В воскресенье Аламеда похожа на сцену из фильма Рэне Клера: состоятельные семьи под раскидистыми деревьями, фотографы; преобладают голубые и розовые цвета; виллы, озера, лебеди розы — словно находишься не в Мексике, а в эдвардианской Англии; над головой стрекочут какие-то допотопные летательные аппараты. Повсюду, над стенами и деревьями, задирают свои побитые древние головы церкви. В Либера-Релихиоса стоит статуя Младенца Христа, приподнятые руки полны лотерейных билетов. Пол куполом Сан-Фернандо святые старцы окутаны, словно тончайшим покрывалом, небесно-голубым светом, могучий поток воздуха уносит их ввысь, облака разбросаны по расписному потолку, будто теннисные мячи, отчего создается ощущение полной свободы и праздничности (ни одной мрачной краски), а венчает все это грандиозное зрелище сияющий на самом верху, под сводами церкви, лик Сына Человеческого.

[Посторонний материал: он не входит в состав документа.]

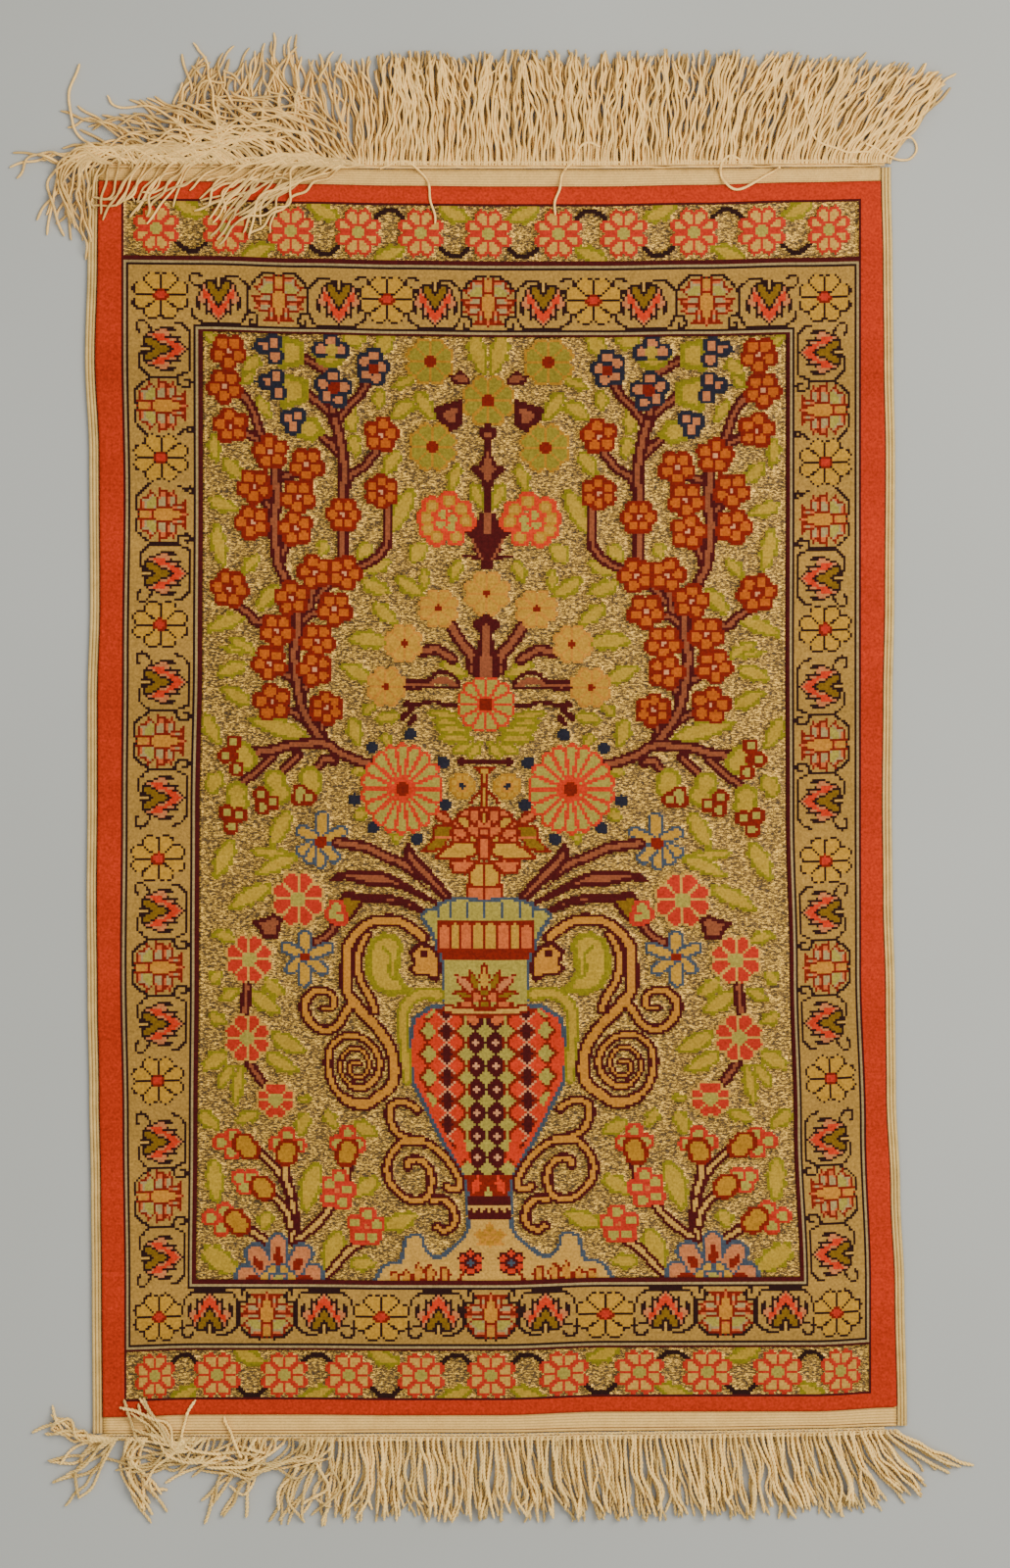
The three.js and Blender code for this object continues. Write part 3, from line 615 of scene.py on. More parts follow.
@dataclass
class BorderSide:
    """One side of the main border. Depth runs from its outer edge to the field, 25 at full depth."""

    outer: float
    inner: float
    runs_across: bool
    stations: list[Station]
    full_depth: float = 25.0
    motif_depth: float = 12.2
    tulip_depth: float = 5.0
    palmette_depth: float = 3.0
    flower_radius: float = 12.5
    flower_tall: float = 0.85
    reach: float = 17.0
    vine_width: float = 1.15
    stem_width: float = 1.3

    def place(self, along: float, depth: float) -> Place:
        """The out and row of a place along the side at a depth."""
        level = self.outer + (self.inner - self.outer) * depth / self.full_depth
        return (along, level) if self.runs_across else (level, along)

    def draw(self, chart: Chart) -> None:
        """Works the vines first, then the motifs.

        Args:
            chart: The chart that is drawn on.
        """
        for here, beyond in zip(self.stations, self.stations[1:]):
            self.vine(chart, here, beyond)
        for station in self.stations:
            self.motif(chart, station)

    def vine(self, chart: Chart, here: Station, beyond: Station) -> None:
        """Draws the thin vine between two neighbouring motifs.

        Args:
            chart: The chart that is drawn on.
            here: The first motif's station.
            beyond: The next one's.
        """
        kinds = {here.motif, beyond.motif}
        one = here if here.motif is min(kinds, key=VINE_ORDER.index) else beyond
        other = beyond if one is here else here
        sign = math.copysign(1, other.along - one.along)
        start = (one.along + other.along) / 2 if Motif.FLOWER not in kinds else one.along
        for way, points in VINES[frozenset(kinds)]:
            chart.stroke([self.place(start + way * sign * x, depth) for x, depth in points], Yarn.BLACK,
                         self.vine_width if len(points) > 2 else self.stem_width)

    def motif(self, chart: Chart, station: Station) -> None:
        """Draws one motif.

        Args:
            chart: The chart that is drawn on.
            station: The motif's station.
        """
        at = self.place(station.along, self.motif_depth)
        if station.motif is Motif.FLOWER:
            chart.flower(at, self.flower_radius, 8, BORDER_FLOWER, tall=self.flower_tall)
            return
        tulip = station.motif is Motif.TULIP
        rows_of_chart, key = (TULIP, BORDER_KEY) if tulip else (PALMETTE, PALMETTE_KEY)
        top = self.tulip_depth if tulip else self.palmette_depth
        scale = (self.inner - self.outer) / self.full_depth

        def locate(outs: np.ndarray, rows: np.ndarray) -> tuple[np.ndarray, np.ndarray]:
            """The places in the half chart of these places on the rug's chart."""
            along, level = (outs, rows) if self.runs_across else (rows, outs)
            return along - station.along, (level - self.outer) / scale - top + 0.5

        low, high = ((at[0] + side * self.reach, at[1] + side * self.reach) for side in (-1, 1))
        chart.stamp(rows_of_chart, key, locate, low, high)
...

Все, кто не пошел на бой быков, идут в Чапультепек, и городские улицы пустеют. Говорят, парк Чапультепек, как и Аламеда, восходит к временам Монтесумы; громадные, покрытые бородатым испанским мхом старинные деревья (одно из них двести футов в высоту и сорок пять в обхвате); усыпанные маленькими лодками озера, искусственные пещеры, холодные сумрачные гроты, а на отвесной скале — пустой замок, охраняемый нерадивыми солдатиками, которые то гоняются по кустам за девушками, то сидят на парапете возле караульной и читают дешевый роман. У Дворца Максимилиана стеклянный, как у лондонского Хрустального павильона, фасад и массивные стены двухсотлетней кладки, а перед дворцом, внизу, стоит памятник несчастным кадетам, которые бессмысленно погибли при обороне замка во времена американского вторжения. Последний оставшийся в живых кадет бросился со скаты, привязав к поясу мексиканский флаг — тот самый, с орлом и змеей, что носят на рубашках и рисуют на тыквах для туристов. В Мексике все памятники имеют кровавую предысторию.